Reproduce the following material exactly, including every line.

Information shown:
------------------------------------------------------------

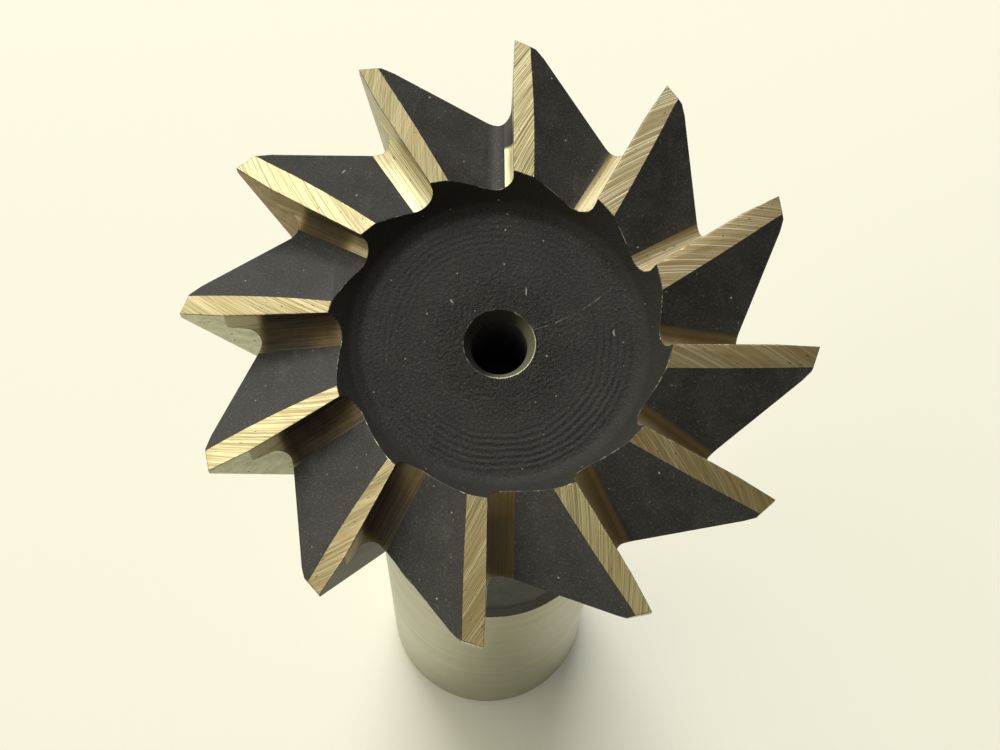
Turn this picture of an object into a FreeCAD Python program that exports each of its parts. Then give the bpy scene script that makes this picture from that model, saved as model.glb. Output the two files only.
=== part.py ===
# Dovetail cutter: a one-piece shank cutter whose toothed head is wider at its free end.
# Millimetres. It stands on the end of its shank: the origin is the middle of that end, +Z runs
# up the axis to the end teeth, and one tooth tip points along +Y. Seen from above, the cutting
# edges face anticlockwise, so the first tooth's gullet lies on its -X side.

import FreeCAD, Part
import math
import os
import Sketcher

# Driving dimensions, in millimetres and degrees
SIZES = {
    "overall_length": 76.0,
    "shank_diameter": 16.0,
    "shank_length": 37.0,
    "shank_chamfer": 0.8,
    "neck_diameter": 15.0,
    "head_diameter": 35.0,
    "head_width": 14.3,
    "head_back_chamfer": 1.2,
    "flank_angle": 60.0,
    "nose_height": 0.6,
    "tooth_count": 12,
    "recess_rim_diameter": 18.9,
    "recess_depth": 2.3,
    "recess_wall_angle": 30.0,
    "recess_corner_radius": 1.1,
    "centre_diameter": 3.15,
    "centre_depth": 8.0,
    "centre_mouth_angle": 60.0,
    "centre_tip_angle": 118.0,
    "head_centre_mouth": 4.0,
    "shank_centre_mouth": 5.0,
    "flank_land_width": 1.3,
    "flank_relief_angle": 16.0,
    "flank_back_angle": 43.0,
    "flank_gullet_radius": 0.65,
    "end_land_width": 1.08,
    "end_land_turn": 3.2,
    "end_relief_angle": 12.0,
    "end_back_angle": 27.0,
    "end_gullet_radius": 1.05,
    "end_rake_turn": 4.1,
    "end_rake_start_radius": 15.1,
    "cut_overrun": 2.0,
    "tip_overrun": 1.0,
}

doc = FreeCAD.newDocument("dovetail_cutter_source")
sheet = doc.addObject("Spreadsheet::Sheet", "sizes")
for row, (alias, value) in enumerate(SIZES.items(), start=1):
    sheet.set(f"A{row}", alias)
    sheet.set(f"B{row}", str(value))
    sheet.setAlias(f"B{row}", alias)
doc.recompute()

body = doc.addObject("PartDesign::Body", "cutter")
body.Label = "dovetail_cutter"

# Formulas on the sheet's values that several outlines share. The end plane holds the tooth tips.
TOP = "sizes.overall_length"
HEAD_RADIUS = "sizes.head_diameter / 2"
NECK_RADIUS = "sizes.neck_diameter / 2"
SHANK_RADIUS = "sizes.shank_diameter / 2"
HEAD_BACK = f"({TOP} - sizes.head_width)"
RECESS_FLOOR = f"({TOP} - sizes.recess_depth)"
FLOOR_RADIUS = "sizes.recess_rim_diameter / 2 - sizes.recess_depth * tan(sizes.recess_wall_angle)"
PITCH = "(360 / sizes.tooth_count)"


def origin_plane(role):
    return next(f for f in body.Origin.OriginFeatures if f.Role == role)


def new_sketch(name, plane_role, offset="0"):
    """An empty sketch parallel to one of the body's own planes, at an offset along its normal."""
    sketch = body.newObject("Sketcher::SketchObject", name)
    sketch.AttachmentSupport = [(origin_plane(plane_role), "")]
    sketch.MapMode = "FlatFace"
    sketch.setExpression("AttachmentOffset.Base.z", offset)
    doc.recompute()
    return sketch


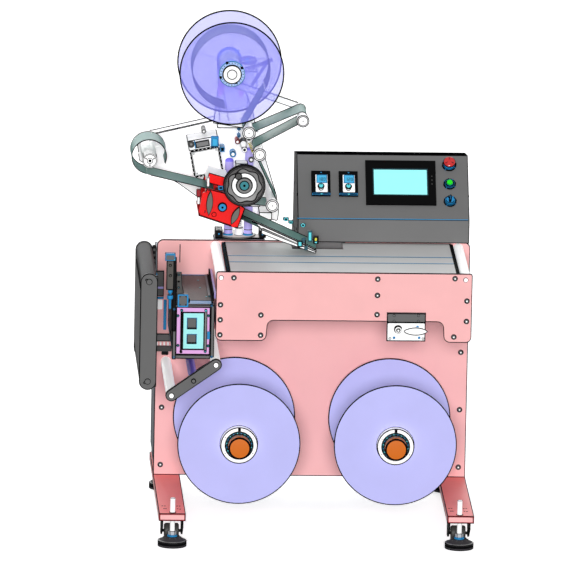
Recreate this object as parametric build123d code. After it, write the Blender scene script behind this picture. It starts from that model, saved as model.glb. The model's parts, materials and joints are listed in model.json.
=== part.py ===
from build123d import *
import os
import math

# Roll-to-roll labelling machine. Millimetres, +Z up, front of the machine faces -Y.
# The layout below is written from the main wall's left edge and front face, and every
# node is moved by SHIFT at the end, so the origin is under the middle of the whole
# machine, on the floor.

# ---------------------------------------------------------------- driving dimensions
SHIFT_X, SHIFT_Y = -465.0, 113.5

WALL_W, WALL_T = 1025.0, 8.0            # pink main wall
WALL_Z0, WALL_Z1 = 110.0, 900.0
CAB_D = 325.0                           # depth of the electrical cabinet behind the wall
CAB_T = 3.0

BEAM_W, BEAM_H = 87.0, 25.0             # foot beams
BEAM_Y0, BEAM_Y1 = -544.0, 325.0
BEAM_XS = (0.0, 938.0)
FOOT_XS = (45.0, 979.0)
FOOT_YS = (-527.0, 280.0)
PAD_R = 47.0

APRON_Y0, APRON_T = -470.0, 6.0         # pink front apron
TABLE_X0, TABLE_X1, TABLE_Z = 219.0, 962.0, 895.0
TABLE_ROLLER_R = 17.0

REEL_XS = (260.0, 769.5)                # unwind and rewind axes
REEL_Z = 319.0
REEL_R = 200.0
REEL_FRONT, REEL_REAR = -438.0, -49.0
CORE_R = 36.5                           # 3 inch core shaft
SHAFT_R, RUN = 12.5, 0.05               # running clearance of shafts, radial

HEAD_Y = 62.0                           # front face of the white head plate
HEAD_LIFT = 50.0
POST_XS, POST_Y, POST_R = (233.0, 298.0), 45.0, 14.0
SCREW_X, SCREW_R = 268.5, 8.0

WEB_Y0, WEB_Y1, WEB_T = -172.0, -46.0, 0.5
ROLL_Y0 = -240.0                        # front ends of the head's rollers
ROLL_R, COLLAR_R, AXLE_R = 15.5, 22.0, 6.0
SUPPLY = (224.0, 1503.0)
SUPPLY_FLANGE_R, SUPPLY_ROLL_R = 171.0, 127.5
RA, RB, RC, RT = (282.3, 1309.9), (318.6, 1238.1), (363.1, 1068.9), (457.3, 1351.7)
DANCER_PIVOT = (250.0, 1421.0)
REWINDER, REWINDER_R = (-38.0, 1214.0), 58.0
NIP_D, NIP_D_R = (245.1, 1049.0), 14.0
NIP_E, NIP_E_R = (200.0, 1065.0), 24.0
NIP_F, NIP_F_R = (162.0, 1092.5), 14.0
NIP_G, NIP_G_R = (173.6, 1038.6), 12.0
PEEL_TIP_X, PEEL_SLOPE = 511.0, 0.4515
PEEL_BAR, PEEL_BAR_R = (332.0, 984.5), 6.0

GUIDE_X, GUIDE_TOP_Z, GUIDE_BOT_Z, GUIDE_R = -43.0, 869.0, 538.0, 28.0
GUIDE_Y0, GUIDE_Y1 = -495.0, -6.0


# ---------------------------------------------------------------- helpers
def box(x0, x1, y0, y1, z0, z1):
    return Pos((x0 + x1) / 2, (y0 + y1) / 2, (z0 + z1) / 2) * Box(x1 - x0, y1 - y0, z1 - z0)


def cyl_y(x, z, r, y0, y1):
    return Pos(x, (y0 + y1) / 2, z) * Rot(90, 0, 0) * Cylinder(r, y1 - y0)


def cyl_z(x, y, r, z0, z1):
    return Pos(x, y, (z0 + z1) / 2) * Cylinder(r, z1 - z0)


def cyl_x(y, z, r, x0, x1):
    return Pos((x0 + x1) / 2, y, z) * Rot(0, 90, 0) * Cylinder(r, x1 - x0)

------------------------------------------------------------

Answer for the task:
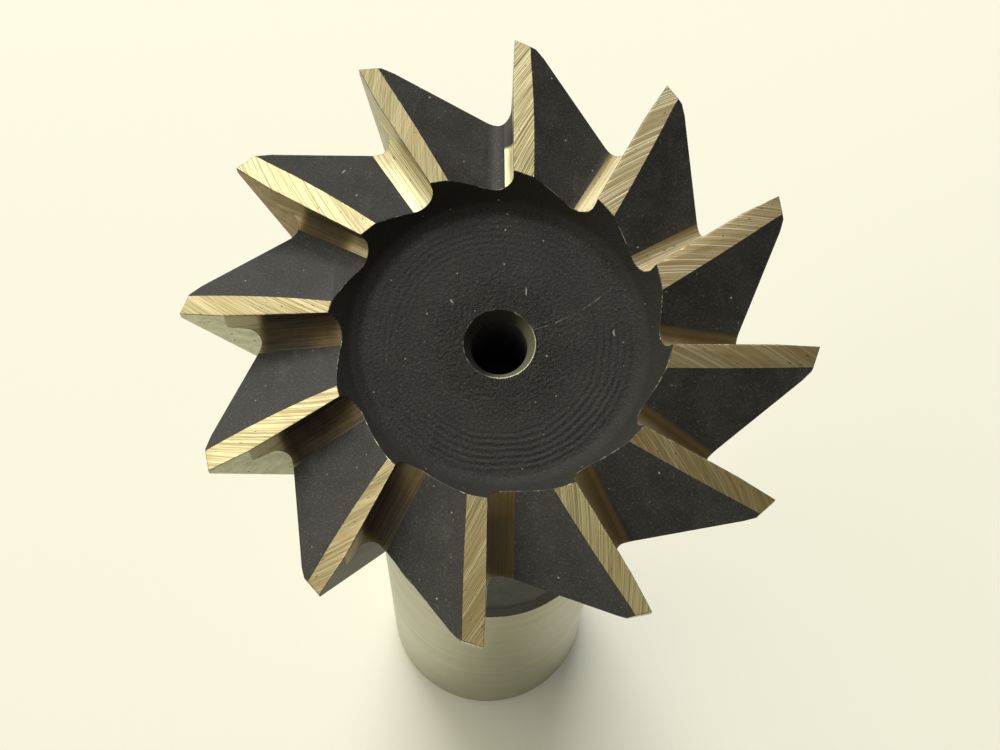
Turn this picture of an object into a FreeCAD Python program that exports each of its parts. Then give the bpy scene script that makes this picture from that model, saved as model.glb. Output the two files only.
=== part.py ===
# Dovetail cutter: a one-piece shank cutter whose toothed head is wider at its free end.
# Millimetres. It stands on the end of its shank: the origin is the middle of that end, +Z runs
# up the axis to the end teeth, and one tooth tip points along +Y. Seen from above, the cutting
# edges face anticlockwise, so the first tooth's gullet lies on its -X side.

import FreeCAD, Part
import math
import os
import Sketcher

# Driving dimensions, in millimetres and degrees
SIZES = {
    "overall_length": 76.0,
    "shank_diameter": 16.0,
    "shank_length": 37.0,
    "shank_chamfer": 0.8,
    "neck_diameter": 15.0,
    "head_diameter": 35.0,
    "head_width": 14.3,
    "head_back_chamfer": 1.2,
    "flank_angle": 60.0,
    "nose_height": 0.6,
    "tooth_count": 12,
    "recess_rim_diameter": 18.9,
    "recess_depth": 2.3,
    "recess_wall_angle": 30.0,
    "recess_corner_radius": 1.1,
    "centre_diameter": 3.15,
    "centre_depth": 8.0,
    "centre_mouth_angle": 60.0,
    "centre_tip_angle": 118.0,
    "head_centre_mouth": 4.0,
    "shank_centre_mouth": 5.0,
    "flank_land_width": 1.3,
    "flank_relief_angle": 16.0,
    "flank_back_angle": 43.0,
    "flank_gullet_radius": 0.65,
    "end_land_width": 1.08,
    "end_land_turn": 3.2,
    "end_relief_angle": 12.0,
    "end_back_angle": 27.0,
    "end_gullet_radius": 1.05,
    "end_rake_turn": 4.1,
    "end_rake_start_radius": 15.1,
    "cut_overrun": 2.0,
    "tip_overrun": 1.0,
}

doc = FreeCAD.newDocument("dovetail_cutter_source")
sheet = doc.addObject("Spreadsheet::Sheet", "sizes")
for row, (alias, value) in enumerate(SIZES.items(), start=1):
    sheet.set(f"A{row}", alias)
    sheet.set(f"B{row}", str(value))
    sheet.setAlias(f"B{row}", alias)
doc.recompute()

body = doc.addObject("PartDesign::Body", "cutter")
body.Label = "dovetail_cutter"

# Formulas on the sheet's values that several outlines share. The end plane holds the tooth tips.
TOP = "sizes.overall_length"
HEAD_RADIUS = "sizes.head_diameter / 2"
NECK_RADIUS = "sizes.neck_diameter / 2"
SHANK_RADIUS = "sizes.shank_diameter / 2"
HEAD_BACK = f"({TOP} - sizes.head_width)"
RECESS_FLOOR = f"({TOP} - sizes.recess_depth)"
FLOOR_RADIUS = "sizes.recess_rim_diameter / 2 - sizes.recess_depth * tan(sizes.recess_wall_angle)"
PITCH = "(360 / sizes.tooth_count)"


def origin_plane(role):
    return next(f for f in body.Origin.OriginFeatures if f.Role == role)


def new_sketch(name, plane_role, offset="0"):
    """An empty sketch parallel to one of the body's own planes, at an offset along its normal."""
    sketch = body.newObject("Sketcher::SketchObject", name)
    sketch.AttachmentSupport = [(origin_plane(plane_role), "")]
    sketch.MapMode = "FlatFace"
    sketch.setExpression("AttachmentOffset.Base.z", offset)
    doc.recompute()
    return sketch


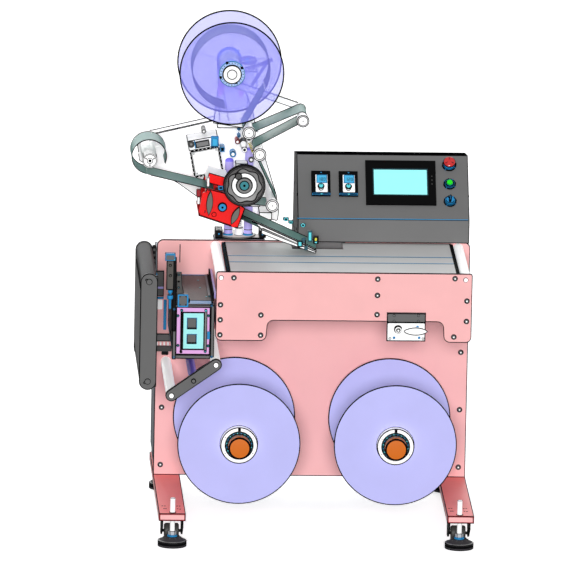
Recreate this object as parametric build123d code. After it, write the Blender scene script behind this picture. It starts from that model, saved as model.glb. The model's parts, materials and joints are listed in model.json.
=== part.py ===
from build123d import *
import os
import math

# Roll-to-roll labelling machine. Millimetres, +Z up, front of the machine faces -Y.
# The layout below is written from the main wall's left edge and front face, and every
# node is moved by SHIFT at the end, so the origin is under the middle of the whole
# machine, on the floor.

# ---------------------------------------------------------------- driving dimensions
SHIFT_X, SHIFT_Y = -465.0, 113.5

WALL_W, WALL_T = 1025.0, 8.0            # pink main wall
WALL_Z0, WALL_Z1 = 110.0, 900.0
CAB_D = 325.0                           # depth of the electrical cabinet behind the wall
CAB_T = 3.0

BEAM_W, BEAM_H = 87.0, 25.0             # foot beams
BEAM_Y0, BEAM_Y1 = -544.0, 325.0
BEAM_XS = (0.0, 938.0)
FOOT_XS = (45.0, 979.0)
FOOT_YS = (-527.0, 280.0)
PAD_R = 47.0

APRON_Y0, APRON_T = -470.0, 6.0         # pink front apron
TABLE_X0, TABLE_X1, TABLE_Z = 219.0, 962.0, 895.0
TABLE_ROLLER_R = 17.0

REEL_XS = (260.0, 769.5)                # unwind and rewind axes
REEL_Z = 319.0
REEL_R = 200.0
REEL_FRONT, REEL_REAR = -438.0, -49.0
CORE_R = 36.5                           # 3 inch core shaft
SHAFT_R, RUN = 12.5, 0.05               # running clearance of shafts, radial

HEAD_Y = 62.0                           # front face of the white head plate
HEAD_LIFT = 50.0
POST_XS, POST_Y, POST_R = (233.0, 298.0), 45.0, 14.0
SCREW_X, SCREW_R = 268.5, 8.0

WEB_Y0, WEB_Y1, WEB_T = -172.0, -46.0, 0.5
ROLL_Y0 = -240.0                        # front ends of the head's rollers
ROLL_R, COLLAR_R, AXLE_R = 15.5, 22.0, 6.0
SUPPLY = (224.0, 1503.0)
SUPPLY_FLANGE_R, SUPPLY_ROLL_R = 171.0, 127.5
RA, RB, RC, RT = (282.3, 1309.9), (318.6, 1238.1), (363.1, 1068.9), (457.3, 1351.7)
DANCER_PIVOT = (250.0, 1421.0)
REWINDER, REWINDER_R = (-38.0, 1214.0), 58.0
NIP_D, NIP_D_R = (245.1, 1049.0), 14.0
NIP_E, NIP_E_R = (200.0, 1065.0), 24.0
NIP_F, NIP_F_R = (162.0, 1092.5), 14.0
NIP_G, NIP_G_R = (173.6, 1038.6), 12.0
PEEL_TIP_X, PEEL_SLOPE = 511.0, 0.4515
PEEL_BAR, PEEL_BAR_R = (332.0, 984.5), 6.0

GUIDE_X, GUIDE_TOP_Z, GUIDE_BOT_Z, GUIDE_R = -43.0, 869.0, 538.0, 28.0
GUIDE_Y0, GUIDE_Y1 = -495.0, -6.0


# ---------------------------------------------------------------- helpers
def box(x0, x1, y0, y1, z0, z1):
    return Pos((x0 + x1) / 2, (y0 + y1) / 2, (z0 + z1) / 2) * Box(x1 - x0, y1 - y0, z1 - z0)


def cyl_y(x, z, r, y0, y1):
    return Pos(x, (y0 + y1) / 2, z) * Rot(90, 0, 0) * Cylinder(r, y1 - y0)


def cyl_z(x, y, r, z0, z1):
    return Pos(x, y, (z0 + z1) / 2) * Cylinder(r, z1 - z0)


def cyl_x(y, z, r, x0, x1):
    return Pos((x0 + x1) / 2, y, z) * Rot(0, 90, 0) * Cylinder(r, x1 - x0)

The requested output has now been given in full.